Vast, almost abstract shots of landscapes and the ruddy soil convey fertility and potential, symbolized as well in the children being taught by an inexperienced sent-down youth during the Cultural Revolution. This rough-edged eccentric prone to fits of laughter allows his students to chart their own path to knowledge, partly due to necessity (lack of schoolbooks and his own training as an educator). It’s a celebration of innovation, improvisation and pragmatism, but is soon curtailed by the rule-sticking authorities. The premise is clearly allegorical with elements both highly personal (the teacher standing in for Chen the artist/innovator – a lot of Chen protagonists have this autobiographical subtext of keeping their artistic integrity under pressure of institutional compromise) and impersonal (the children are an largely indistinguishable mass, save for one gifted child whose story of scholarship as redemption for his peasant father’s struggles falls into its own symbolic purpose).

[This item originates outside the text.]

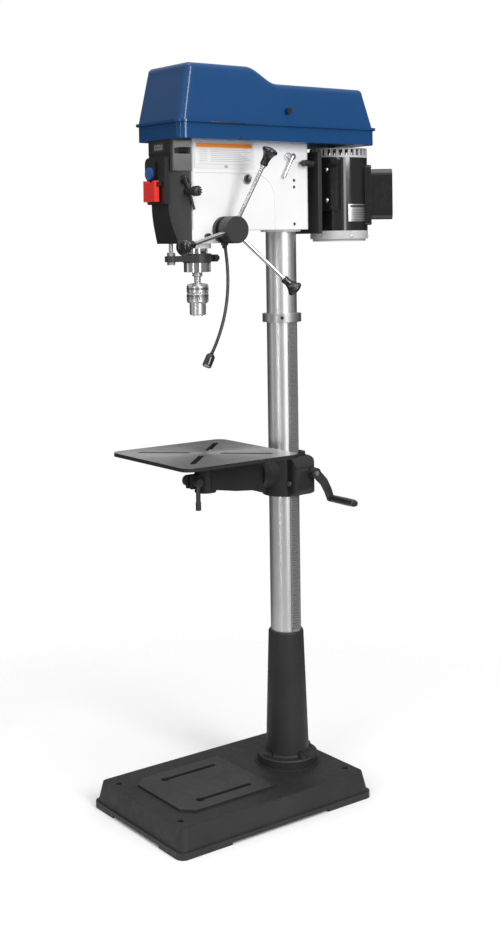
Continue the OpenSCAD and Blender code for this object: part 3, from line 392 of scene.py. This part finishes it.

Images take on a monumental quality: the children are at times shot from below looking upward like heroic statues, or aligned en masse like the terra cotta soldiers in Xi’an. Even the acting has a stiff-backed affect. Most of the action takes place around a schoolhouse whose impossibly voluminous thatched roof seems too extravagant for such a dirt-poor setting. There’s virtually no depiction of the children’s parents and how they live, or any sort of day-to-day living outside the schoolhouse; the community is barely a sliver. These are the kinds of concerns that subsequent Chinese filmmakers preoccupied themselves with filling in; the return of Marxist socialist materialist cinema with a vengeance.
Despite the limitations of Chen’s approach in terms of illuminating a social situation by resorting to reductive symbolism, there’s no denying that this same approach generates some impressive visuals and uniquely cinematic moments. A scene that seems both laughably absurd yet aurally and visually stunning is when the teacher, forced to copy a lesson out of the only schoolbook available, furiously transcribes it onto a chalkboard as his students follow suit with pencil and paper. Their scribblings build into a rumble resembling a stampede of cattle (another metaphor invoked to suggest the immense power and herd mentality of the Chinese people). This goes on well into the night, with an oil lamp at each desk offering plumes of fire to this ritual of rote recitation, resembling what John Woo would do with church interiors slathered in candlelight.
While the grandiosity of such gestures may seem patronizing and even cliche after so many Fifth Generation films to follow that made postcard porn out of desolate environs, at the time these were mindblowingly unprecedented expressions of a new subjectivity in Chinese cinema, one that came from a discernibly individual vision rather than a bland, groupthink aesthetic. Who’s to say what this decade’s Chinese cinema, dominated by bleeding edge, street-level realism, will look like twenty years from now.